Data shown:
# # # # #
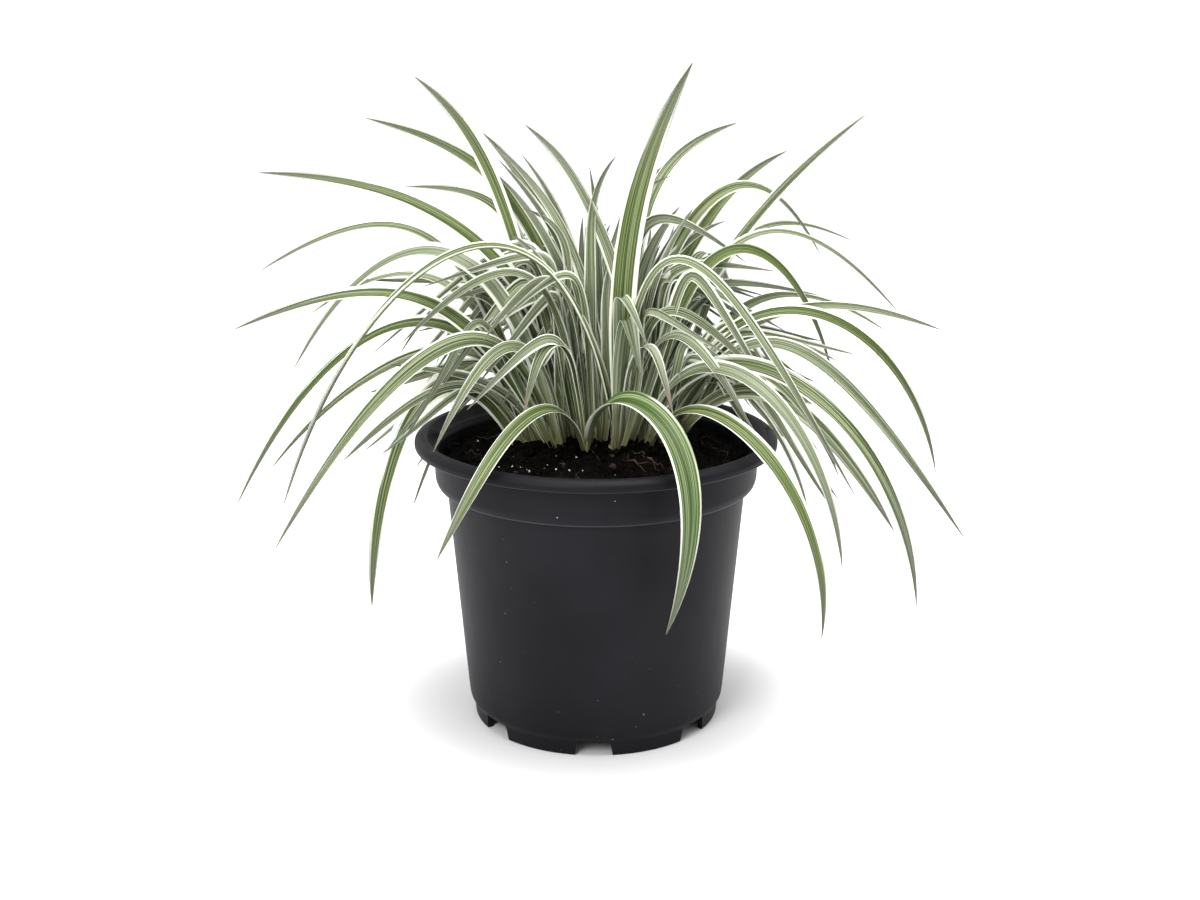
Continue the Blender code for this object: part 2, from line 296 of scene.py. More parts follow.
def turned(profile, columns):
    """Points and quads of a profile (radius, height) turned about Z; its ends lie on the axis.

    x = radius cos angle, y = radius sin angle. The two rows on the axis are welded later.
    """
    angle = np.linspace(0.0, 2.0 * np.pi, columns, endpoint=False)
    radius = profile[:, :1]
    points = np.stack([radius * np.cos(angle), radius * np.sin(angle),
                       np.repeat(profile[:, 1:], columns, axis=1)], axis=-1)
    return points.reshape(-1, 3), grid_faces(len(profile), columns, True)


def finish_mesh(made, crease=None):
    """Applies the modifiers, merges doubles, drops what they leave flat, and recounts normals."""
    whole = bpy.context.evaluated_depsgraph_get()
    mesh = bpy.data.meshes.new_from_object(made.evaluated_get(whole))
    made.modifiers.clear()
    old = made.data
    made.data = mesh
    bpy.data.meshes.remove(old)

    work = bmesh.new()
    work.from_mesh(mesh)
    bmesh.ops.remove_doubles(work, verts=work.verts, dist=0.00001)
    bmesh.ops.dissolve_degenerate(work, edges=work.edges, dist=0.000005)
    bmesh.ops.recalc_face_normals(work, faces=work.faces)
    work.to_mesh(mesh)
    work.free()
    if crease:
        mesh.set_sharp_from_angle(angle=math.radians(crease))


LIP_RADIUS = 85.0
POT_HEIGHT = 140.0
COLLAR_RADIUS = 76.0
COLLAR_BOTTOM = 116.0
COLLAR_TOP = 134.5
WALL_TOP_RADIUS = 70.5
WALL_FOOT_RADIUS = 62.5
FOOT_RADIUS = 59.6
FOOT_HEIGHT = 9.0
WALL = 1.6
inner_collar = COLLAR_RADIUS - WALL - 0.4
pot_profile = rounded([
    (0.0, FOOT_HEIGHT, 0.0),
    (FOOT_RADIUS - 3.0, FOOT_HEIGHT, 0.8),
    (FOOT_RADIUS - 2.4, 0.0, 0.5),
    (FOOT_RADIUS, 0.0, 0.7),
    (FOOT_RADIUS + 0.5, 7.0, 1.5),
    (WALL_FOOT_RADIUS - 0.5, FOOT_HEIGHT + 0.6, 1.5),
    (WALL_FOOT_RADIUS, FOOT_HEIGHT + 5.0, 2.0),
    (WALL_TOP_RADIUS, COLLAR_BOTTOM, 0.5),
    (COLLAR_RADIUS - 1.6, COLLAR_BOTTOM + 0.2, 1.5),
    (COLLAR_RADIUS - 0.3, COLLAR_BOTTOM + 3.5, 1.5),
    (COLLAR_RADIUS, COLLAR_TOP, 0.4),
    (LIP_RADIUS - 0.2, COLLAR_TOP + 0.1, 0.9),
    (LIP_RADIUS, POT_HEIGHT - 2.2, 1.5),
    (LIP_RADIUS - 3.0, POT_HEIGHT, 1.6),
    (LIP_RADIUS - 5.6, POT_HEIGHT, 1.2),
    (LIP_RADIUS - 7.0, POT_HEIGHT - 2.2, 1.2),
    (inner_collar, COLLAR_TOP - 2.6, 1.0),
    (inner_collar - 0.2, COLLAR_BOTTOM + 2.6, 1.0),
    (WALL_TOP_RADIUS - WALL, COLLAR_BOTTOM - 0.4, 1.0),
    (WALL_FOOT_RADIUS - WALL, FOOT_HEIGHT + 4.0, 1.0),
    (WALL_FOOT_RADIUS - WALL - 3.0, FOOT_HEIGHT + 2.0, 1.0),
    (0.0, FOOT_HEIGHT + 2.0, 0.0)])

plastic = Look("black_plastic", Roughness=0.42, Specular_IOR_Level=0.11)
here = plastic.place()
cloud = plastic.noise(here, 18.0, 4.0)
grain = plastic.noise(here, 2600.0, 2.0)
streak = plastic.noise(
    plastic.node("Mapping", {}, {"Vector": here, "Scale": (60.0, 60.0, 9.0)}), 6.0, 3.0)
dust_cells = plastic.node(
    "TexVoronoi", {"feature": "F1"}, {"Vector": here, "Scale": 150.0, "Randomness": 1.0})
dust_patch = plastic.noise(here, 34.0, 1.0).step(0.56, 0.7)
height_up = plastic.node("SeparateXYZ", {}, {0: here}, out="Z")
low_down = height_up.step(0.075, 0.005)
# Painted highlights: thin lighter bands of the plastic at the collar's step and under the lip, where
# those edges catch the light; they are not wear.
painted_edge_highlights = ((height_up - 0.1168).size().step(0.0006, 0.0002) * 0.40
          + (height_up - 0.1347).size().step(0.0006, 0.0002) * 0.30)
dust = dust_cells.step(0.055, 0.03) * (dust_patch + 0.25 * low_down)
scuff_lines = plastic.noise(
    plastic.node("Mapping", {}, {"Vector": here, "Scale": (30.0, 30.0, 420.0),
                                 "Rotation": (0.2, 0.35, 0.0)}), 5.0, 6.0, 0.7)
scuffs = scuff_lines.step(0.63, 0.7) * plastic.noise(here, 26.0, 2.0).step(0.55, 0.68) * low_down
BLACK = (0.0041, 0.0040, 0.0058)
CHARCOAL = (0.0078, 0.0076, 0.0100)
DUST = (0.33, 0.31, 0.28)
plastic_tone = plastic.mix(cloud.step(0.35, 0.7), BLACK, CHARCOAL)
# The painted edge highlights lighten the black plastic towards dark grey along those two bands.
edge_highlighted = plastic.mix(painted_edge_highlights * (0.4 + cloud), plastic_tone, (0.075, 0.075, 0.08))
scuffed = plastic.mix(scuffs * 0.5, edge_highlighted, (0.16, 0.16, 0.16))
plastic.feed("Base Color", plastic.mix(dust, scuffed, DUST))
plastic.feed("Roughness", 0.4 + 0.12 * cloud + 0.08 * streak + 0.2 * scuffs)
plastic.bump(grain * 0.6 + cloud * 0.4, 0.25, 0.00012)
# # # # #
Task prompt:
Using the data above, restate word for word the lines from its opening line through the line that contains "on the axis.", and no more.

Solution:
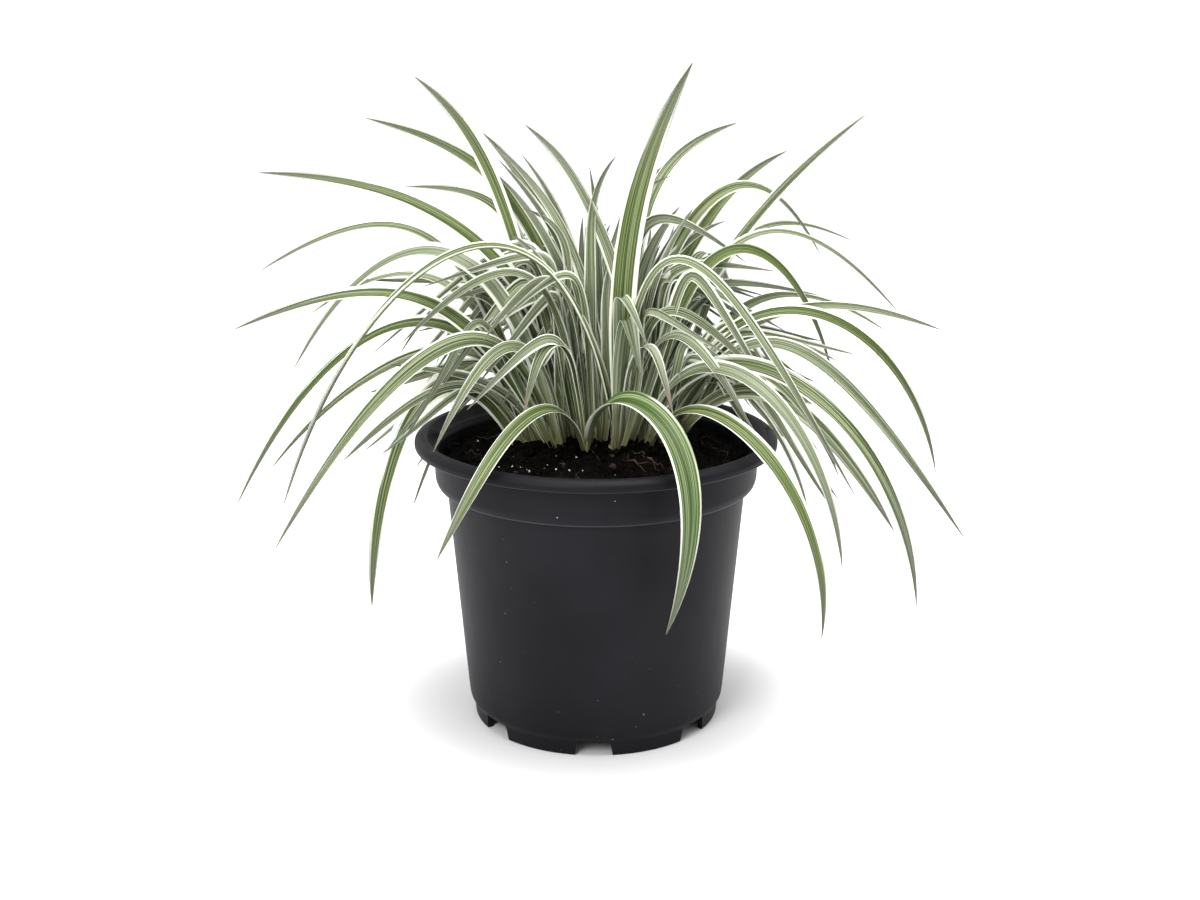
Continue the Blender code for this object: part 2, from line 296 of scene.py. More parts follow.
def turned(profile, columns):
    """Points and quads of a profile (radius, height) turned about Z; its ends lie on the axis.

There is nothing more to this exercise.